Discovering what life is about

Maintaining Discipline

Maintaining Discipline
Last weekend, I made a huge mistake.

As I've alluded to in previous posts, I'm currently working hard full-time on my prototype for a startup venture, and that means I've been coding a lot. Around the time when the aforementioned mistake occurred, I was working on some pretty feature-rich tasks, and I just wanted to get them done. I felt like I'd been treading water for hours, and I was tired, and I needed to get a new build out. Because I'd set a goal for myself of getting features X,Y and Z done that evening, I was despairing the time still in front of me. I had tests to write for each of the new features I wanted to add, and some code segments were going to be rather duplicitous and would be begging to be DRY-ed up. Unfortunately (for the code), I was tired and in a foul mood and I decided that if I wanted to get to bed I would just have to slap the code in and worry about the other crap later. In 30 minutes, I had a new build on the server (tested by me in a web browser) and I was in bed. Woo-hoo, a victory every insomniac can appreciate!

Then the next morning came. I opened up my code editor, and realized that I was faced with a conundrum. Usually the very first thing I do, before checking my backlog to see what I want to work on next, is run my tests (even though I haven't changed anything from the night before). That gives me the confidence to move forward knowing that everything I've written in the past is still doing what I intended for it to do. That morning I had no such confidence. I couldn't even press the button to start them because I was afraid to see what my test suite would look like; as I recalled my actions of the night before, I was overcome by a feeling that could best be described as a hacking-hangover, complete with all the remorse that accompanies the alcoholic variety. I had broken discipline, and now I was going to pay. I had an unpleasent decision to make: lose productivity that morning to clean up what I'd done the night before (write all the tests I skipped, abstract out all the junk I'd hardcoded, refactor out duplicated blocks, the list goes on), or press on adding more features while basically blind as to their effect (save a manual test-fest through a browser).

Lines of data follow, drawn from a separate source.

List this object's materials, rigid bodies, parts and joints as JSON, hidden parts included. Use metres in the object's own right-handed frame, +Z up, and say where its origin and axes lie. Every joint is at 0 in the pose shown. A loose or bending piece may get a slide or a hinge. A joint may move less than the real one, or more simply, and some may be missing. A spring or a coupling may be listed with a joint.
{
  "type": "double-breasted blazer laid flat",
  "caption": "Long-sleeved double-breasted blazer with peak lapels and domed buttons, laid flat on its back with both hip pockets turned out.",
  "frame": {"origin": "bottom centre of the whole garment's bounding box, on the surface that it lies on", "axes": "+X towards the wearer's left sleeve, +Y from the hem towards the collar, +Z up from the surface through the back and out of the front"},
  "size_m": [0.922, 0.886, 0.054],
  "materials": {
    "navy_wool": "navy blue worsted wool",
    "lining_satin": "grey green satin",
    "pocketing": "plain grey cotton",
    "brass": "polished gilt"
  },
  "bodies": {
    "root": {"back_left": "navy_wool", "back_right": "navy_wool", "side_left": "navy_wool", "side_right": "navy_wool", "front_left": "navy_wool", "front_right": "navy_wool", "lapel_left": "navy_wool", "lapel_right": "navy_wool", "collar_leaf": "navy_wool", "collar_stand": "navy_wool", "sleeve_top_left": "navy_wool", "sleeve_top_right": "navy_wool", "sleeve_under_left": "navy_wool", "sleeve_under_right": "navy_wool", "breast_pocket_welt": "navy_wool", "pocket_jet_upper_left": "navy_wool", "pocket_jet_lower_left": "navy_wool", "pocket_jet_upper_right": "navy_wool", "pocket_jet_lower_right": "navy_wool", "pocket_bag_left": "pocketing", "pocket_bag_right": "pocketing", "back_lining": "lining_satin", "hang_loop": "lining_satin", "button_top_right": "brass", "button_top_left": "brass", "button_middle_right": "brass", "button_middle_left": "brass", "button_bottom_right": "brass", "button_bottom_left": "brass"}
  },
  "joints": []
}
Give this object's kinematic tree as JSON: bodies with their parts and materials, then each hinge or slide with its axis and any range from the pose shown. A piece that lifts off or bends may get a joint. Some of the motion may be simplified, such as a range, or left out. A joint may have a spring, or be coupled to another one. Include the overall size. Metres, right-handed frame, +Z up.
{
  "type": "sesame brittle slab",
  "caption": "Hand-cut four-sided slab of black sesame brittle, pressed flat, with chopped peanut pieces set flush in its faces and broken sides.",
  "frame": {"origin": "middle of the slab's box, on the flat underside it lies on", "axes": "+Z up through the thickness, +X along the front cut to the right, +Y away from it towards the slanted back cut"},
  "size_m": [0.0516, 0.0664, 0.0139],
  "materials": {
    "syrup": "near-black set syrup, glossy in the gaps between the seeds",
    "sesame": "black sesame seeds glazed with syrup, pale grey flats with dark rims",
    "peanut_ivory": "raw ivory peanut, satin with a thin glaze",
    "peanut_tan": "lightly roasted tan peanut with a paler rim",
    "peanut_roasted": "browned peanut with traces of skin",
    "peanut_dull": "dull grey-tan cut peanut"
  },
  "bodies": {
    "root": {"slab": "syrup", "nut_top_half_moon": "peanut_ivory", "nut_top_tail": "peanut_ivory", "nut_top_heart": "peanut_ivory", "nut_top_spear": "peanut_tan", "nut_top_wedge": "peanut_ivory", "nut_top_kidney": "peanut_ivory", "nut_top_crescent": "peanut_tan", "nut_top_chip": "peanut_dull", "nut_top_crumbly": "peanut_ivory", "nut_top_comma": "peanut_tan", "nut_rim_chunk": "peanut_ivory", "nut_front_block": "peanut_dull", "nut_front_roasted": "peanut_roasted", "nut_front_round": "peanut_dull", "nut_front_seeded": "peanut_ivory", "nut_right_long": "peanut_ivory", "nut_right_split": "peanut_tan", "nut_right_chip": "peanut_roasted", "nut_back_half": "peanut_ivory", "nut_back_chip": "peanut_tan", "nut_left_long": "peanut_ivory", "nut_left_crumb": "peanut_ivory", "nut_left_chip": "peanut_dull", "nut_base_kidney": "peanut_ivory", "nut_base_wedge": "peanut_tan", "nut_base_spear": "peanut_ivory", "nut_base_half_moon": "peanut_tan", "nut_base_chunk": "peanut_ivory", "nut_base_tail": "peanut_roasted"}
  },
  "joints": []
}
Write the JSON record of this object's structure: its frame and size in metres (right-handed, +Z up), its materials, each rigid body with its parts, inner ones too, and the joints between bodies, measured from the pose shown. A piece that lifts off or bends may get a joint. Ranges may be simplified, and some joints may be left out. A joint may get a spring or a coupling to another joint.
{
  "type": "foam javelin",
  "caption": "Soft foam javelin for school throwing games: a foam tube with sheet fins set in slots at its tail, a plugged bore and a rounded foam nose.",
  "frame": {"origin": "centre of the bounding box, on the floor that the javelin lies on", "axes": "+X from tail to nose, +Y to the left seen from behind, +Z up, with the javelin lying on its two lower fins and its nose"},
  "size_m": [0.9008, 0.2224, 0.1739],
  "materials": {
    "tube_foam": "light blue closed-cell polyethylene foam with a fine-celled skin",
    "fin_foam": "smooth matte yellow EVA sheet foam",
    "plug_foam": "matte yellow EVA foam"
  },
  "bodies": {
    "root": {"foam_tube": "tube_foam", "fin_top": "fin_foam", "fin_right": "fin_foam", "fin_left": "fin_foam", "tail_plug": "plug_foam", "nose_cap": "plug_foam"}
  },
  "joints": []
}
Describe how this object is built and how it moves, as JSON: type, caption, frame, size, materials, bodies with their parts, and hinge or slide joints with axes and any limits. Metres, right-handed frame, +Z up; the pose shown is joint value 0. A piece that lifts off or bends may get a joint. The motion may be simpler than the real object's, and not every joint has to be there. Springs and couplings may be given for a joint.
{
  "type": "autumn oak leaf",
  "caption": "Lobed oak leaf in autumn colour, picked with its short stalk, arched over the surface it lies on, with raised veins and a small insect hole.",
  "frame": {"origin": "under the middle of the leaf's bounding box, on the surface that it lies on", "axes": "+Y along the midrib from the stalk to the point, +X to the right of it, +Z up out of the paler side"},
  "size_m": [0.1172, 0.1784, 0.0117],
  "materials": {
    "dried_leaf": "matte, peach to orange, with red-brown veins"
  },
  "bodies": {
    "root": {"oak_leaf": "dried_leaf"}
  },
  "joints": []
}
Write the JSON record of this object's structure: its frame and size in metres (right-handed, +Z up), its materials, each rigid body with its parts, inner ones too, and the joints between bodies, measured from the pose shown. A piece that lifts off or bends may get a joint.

Of course, being the responsible steward of the code that I am, I chose the former, but during those next few hours I kept thinking to myself "what the f%#@ made me think THIS was a good idea?". I couldn't believe that after everything I've read, written, and experienced that I'd still fallen for the lie that I could just fudge the process "just this once". Please, I beg of you, learn from my mistakes!

Here's what goes through my mind everytime this happens:

- doing any task takes time
- writing tests is a task (1)
- writing code is a task (2)
- refactoring (code and tests) is a task (3)
- only task-2 actually contributes to production features
- THEREFORE task-2 alone will produce the same end result as all three tasks, and in less time.
- I'm "tired" [substitute "bored"/"hungry"/"impatient"/"an idiot"]

These are the ingredients for a most unpleasent recipie. You jam out some of the ugliest stuff you've ever written, but your goals are accomplished, so you can move on. Do NOT fall for that crap!

You must remind yourself, in your weaker moments, that you use this process for a reason. One might say "but Ethan, I DON'T use that process, by 'sacrificing' your automated testing and refactoring you actually were just coding the way I do every day!". If that works for you, great, but that won't cut it for me (or anyone who ever works for me). I make mistakes all the time: I write tests so that no one else ever has to find out. I am lazy and hate doing maintenance work: I refactor my code so it will take as little time as possible. When I don't do those things, I hurt myself and create debt I'm just going to have to pay back later with interest.

What interest?, you might ask. Aren't you just defering a set amount of work until another day?

I feel that the answer to that question is no, for a couple reasons.

1) writing each test BEFORE you write the code to pass it (TDD) means that the code only does what you need it to do, and you don't waste time prematurely throwing in bits you won't need.

2) even if you write the tests afterwards, doing it in the same session means that you still have the code fresh in your mind so you can test what you need to quickly and efficiently. Doing it later means, in the best case, that you will have to spend a little time refreshing yourself on what that block of code does. Worst case, you will feel rushed and anxious to get on to something that's actually producing new features, and you will miss things that you will have to come back and fix later costing MORE time.

3) belated refactoring means that you only remember that you have to change that code in more than one place after you only changed it in one place and it broke. Try saying THAT five times fast.

4)You might not end up coming back to it at all, costing you or somebody else time when they have to fix a bug or add a feature and they have no easy way to tell if they've broken anything in the process.

If you are tired, go to bed, you can finish in the morning; Or, go ahead and play the hero for a night by staying up and doing it the right way. But for God's sake, the worst possible thing you can do is feel that you're doing yourself a favor by cutting some corners for a quick payoff. Reader, I implore you, don't let my failings be needlessly repeated.